- [Exercise objective]: Output every line of the data exactly as it appears.

......

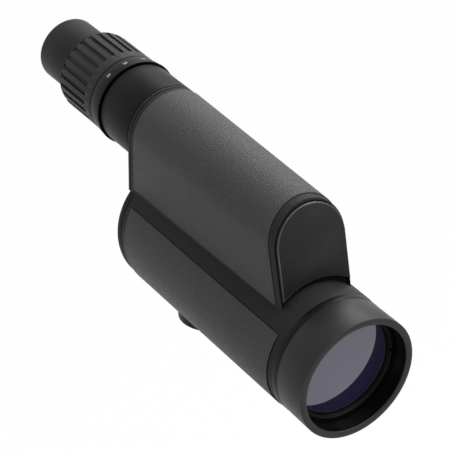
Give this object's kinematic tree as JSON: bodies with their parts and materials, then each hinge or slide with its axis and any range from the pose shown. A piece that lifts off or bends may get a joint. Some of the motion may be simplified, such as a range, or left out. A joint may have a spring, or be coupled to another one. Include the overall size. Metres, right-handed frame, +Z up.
{
  "type": "spotting scope",
  "caption": "Compact folded-path spotting scope: large objective in a lower tube, upper housing with a straight zoom eyepiece, rear focus knob and a tripod foot.",
  "frame": {"origin": "centre of the tripod thread in the foot's flat face", "axes": "+Z up, -Y the way the objective looks, +Y towards the eye, +X to the right of somebody looking through the eyepiece's opposite end, facing +Y"},
  "size_m": [0.078, 0.3152, 0.1383],
  "materials": {
    "casting": "cast, with fine satin black textured paint",
    "armour": "fine pebbled rubber, satin",
    "black_rubber": "smooth matt rubber seals and gaskets",
    "grip_rubber": "moulded ribbed rubber, matt",
    "anodised": "black anodised, satin",
    "eyecup_rubber": "soft smooth rubber, satin",
    "plate": "black anodised, bead blasted, bright bevel",
    "inner_black": "matt black inner parts",
    "coated_glass": "coated lens glass, pale lilac reflection",
    "mirror_glass": "front-silvered mirror",
    "brass": "turned brass",
    "steel": "plain steel fasteners and pins",
    "inner_metal": "plain turned aluminium"
  },
  "bodies": {
    "root": {"main_body": "casting", "lower_armor": "armour", "upper_armor": "armour", "front_plate": "plate", "plate_gasket": "black_rubber", "objective_ring": "anodised", "objective_collar": "anodised", "objective_cell": "inner_black", "objective_seal": "black_rubber", "front_lens": "coated_glass", "lens_spacer": "inner_metal", "rear_lens": "coated_glass", "lens_retainer": "anodised", "light_baffles": "inner_black", "upper_mirror": "mirror_glass", "upper_mirror_mount": "inner_black", "guide_pins": "steel", "rear_cover": "casting", "cover_gasket": "black_rubber", "cover_screws": "steel", "eyepiece_barrel": "anodised", "barrel_gasket": "black_rubber", "reticle_cell": "inner_black", "reticle": "coated_glass", "erector_tube": "inner_metal", "erector_retainer": "inner_metal", "zoom_seal": "black_rubber", "zoom_retainer": "anodised", "ocular_cell": "inner_black", "field_lens": "coated_glass", "ocular_spacer": "inner_black", "eye_lens": "coated_glass", "eye_lens_retainer": "inner_black", "eyecup": "eyecup_rubber", "foot": "anodised", "foot_screws": "steel", "thread_insert": "steel"},
    "zoom_ring": {"zoom_ring": "anodised", "zoom_grip": "grip_rubber", "drive_screw": "steel", "cam_sleeve": "brass"},
    "front_zoom": {"front_zoom_cell": "inner_black", "front_zoom_lens": "coated_glass", "front_zoom_pin": "brass"},
    "rear_zoom": {"rear_zoom_cell": "inner_black", "rear_zoom_lens": "coated_glass", "rear_zoom_pin": "brass"},
    "focus_knob": {"focus_knob": "anodised", "knob_grip": "grip_rubber", "focus_screw": "brass", "knob_clip": "steel"},
    "mirror_carriage": {"mirror_carriage": "inner_metal", "lower_mirror": "mirror_glass"}
  },
  "joints": [
    {"name": "zoom_turn", "type": "hinge", "parent": "root", "child": "zoom_ring", "pos_m": [0, 0.105, 0.1104], "axis": [0, 1, 0], "range_deg": [-75, 75]},
    {"name": "front_zoom_slide", "type": "slide", "parent": "root", "child": "front_zoom", "axis": [0, 1, 0], "range_m": [-0.00705, 0.00705]},
    {"name": "rear_zoom_slide", "type": "slide", "parent": "root", "child": "rear_zoom", "axis": [0, 1, 0], "range_m": [-0.00505, 0.00505]},
    {"name": "focus_turn", "type": "hinge", "parent": "root", "child": "focus_knob", "pos_m": [0, 0.0427, 0.0462], "axis": [0, 0.9884, -0.1521], "range_deg": [-600, 600]},
    {"name": "mirror_slide", "type": "slide", "parent": "root", "child": "mirror_carriage", "axis": [0, 0.9884, -0.1521], "range_m": [-0.00252, 0.00252]}
  ],
  "couplings": [
    {"joint": "front_zoom_slide", "follows": "zoom_turn", "m_per_rad": 0.0053476},
    {"joint": "rear_zoom_slide", "follows": "zoom_turn", "m_per_rad": -0.0038197},
    {"joint": "mirror_slide", "follows": "focus_turn", "m_per_rad": 0.00023873}
  ]
}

......

- [Written answer]:
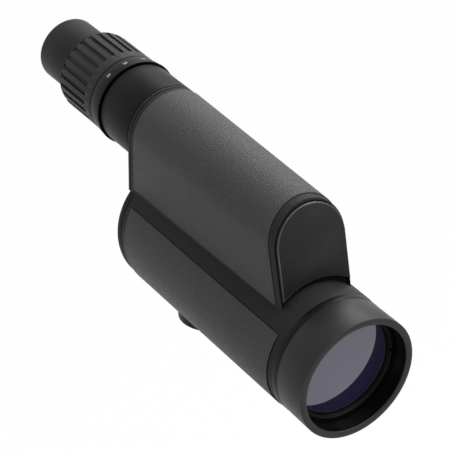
Give this object's kinematic tree as JSON: bodies with their parts and materials, then each hinge or slide with its axis and any range from the pose shown. A piece that lifts off or bends may get a joint. Some of the motion may be simplified, such as a range, or left out. A joint may have a spring, or be coupled to another one. Include the overall size. Metres, right-handed frame, +Z up.
{
  "type": "spotting scope",
  "caption": "Compact folded-path spotting scope: large objective in a lower tube, upper housing with a straight zoom eyepiece, rear focus knob and a tripod foot.",
  "frame": {"origin": "centre of the tripod thread in the foot's flat face", "axes": "+Z up, -Y the way the objective looks, +Y towards the eye, +X to the right of somebody looking through the eyepiece's opposite end, facing +Y"},
  "size_m": [0.078, 0.3152, 0.1383],
  "materials": {
    "casting": "cast, with fine satin black textured paint",
    "armour": "fine pebbled rubber, satin",
    "black_rubber": "smooth matt rubber seals and gaskets",
    "grip_rubber": "moulded ribbed rubber, matt",
    "anodised": "black anodised, satin",
    "eyecup_rubber": "soft smooth rubber, satin",
    "plate": "black anodised, bead blasted, bright bevel",
    "inner_black": "matt black inner parts",
    "coated_glass": "coated lens glass, pale lilac reflection",
    "mirror_glass": "front-silvered mirror",
    "brass": "turned brass",
    "steel": "plain steel fasteners and pins",
    "inner_metal": "plain turned aluminium"
  },
  "bodies": {
    "root": {"main_body": "casting", "lower_armor": "armour", "upper_armor": "armour", "front_plate": "plate", "plate_gasket": "black_rubber", "objective_ring": "anodised", "objective_collar": "anodised", "objective_cell": "inner_black", "objective_seal": "black_rubber", "front_lens": "coated_glass", "lens_spacer": "inner_metal", "rear_lens": "coated_glass", "lens_retainer": "anodised", "light_baffles": "inner_black", "upper_mirror": "mirror_glass", "upper_mirror_mount": "inner_black", "guide_pins": "steel", "rear_cover": "casting", "cover_gasket": "black_rubber", "cover_screws": "steel", "eyepiece_barrel": "anodised", "barrel_gasket": "black_rubber", "reticle_cell": "inner_black", "reticle": "coated_glass", "erector_tube": "inner_metal", "erector_retainer": "inner_metal", "zoom_seal": "black_rubber", "zoom_retainer": "anodised", "ocular_cell": "inner_black", "field_lens": "coated_glass", "ocular_spacer": "inner_black", "eye_lens": "coated_glass", "eye_lens_retainer": "inner_black", "eyecup": "eyecup_rubber", "foot": "anodised", "foot_screws": "steel", "thread_insert": "steel"},
    "zoom_ring": {"zoom_ring": "anodised", "zoom_grip": "grip_rubber", "drive_screw": "steel", "cam_sleeve": "brass"},
    "front_zoom": {"front_zoom_cell": "inner_black", "front_zoom_lens": "coated_glass", "front_zoom_pin": "brass"},
    "rear_zoom": {"rear_zoom_cell": "inner_black", "rear_zoom_lens": "coated_glass", "rear_zoom_pin": "brass"},
    "focus_knob": {"focus_knob": "anodised", "knob_grip": "grip_rubber", "focus_screw": "brass", "knob_clip": "steel"},
    "mirror_carriage": {"mirror_carriage": "inner_metal", "lower_mirror": "mirror_glass"}
  },
  "joints": [
    {"name": "zoom_turn", "type": "hinge", "parent": "root", "child": "zoom_ring", "pos_m": [0, 0.105, 0.1104], "axis": [0, 1, 0], "range_deg": [-75, 75]},
    {"name": "front_zoom_slide", "type": "slide", "parent": "root", "child": "front_zoom", "axis": [0, 1, 0], "range_m": [-0.00705, 0.00705]},
    {"name": "rear_zoom_slide", "type": "slide", "parent": "root", "child": "rear_zoom", "axis": [0, 1, 0], "range_m": [-0.00505, 0.00505]},
    {"name": "focus_turn", "type": "hinge", "parent": "root", "child": "focus_knob", "pos_m": [0, 0.0427, 0.0462], "axis": [0, 0.9884, -0.1521], "range_deg": [-600, 600]},
    {"name": "mirror_slide", "type": "slide", "parent": "root", "child": "mirror_carriage", "axis": [0, 0.9884, -0.1521], "range_m": [-0.00252, 0.00252]}
  ],
  "couplings": [
    {"joint": "front_zoom_slide", "follows": "zoom_turn", "m_per_rad": 0.0053476},
    {"joint": "rear_zoom_slide", "follows": "zoom_turn", "m_per_rad": -0.0038197},
    {"joint": "mirror_slide", "follows": "focus_turn", "m_per_rad": 0.00023873}
  ]
}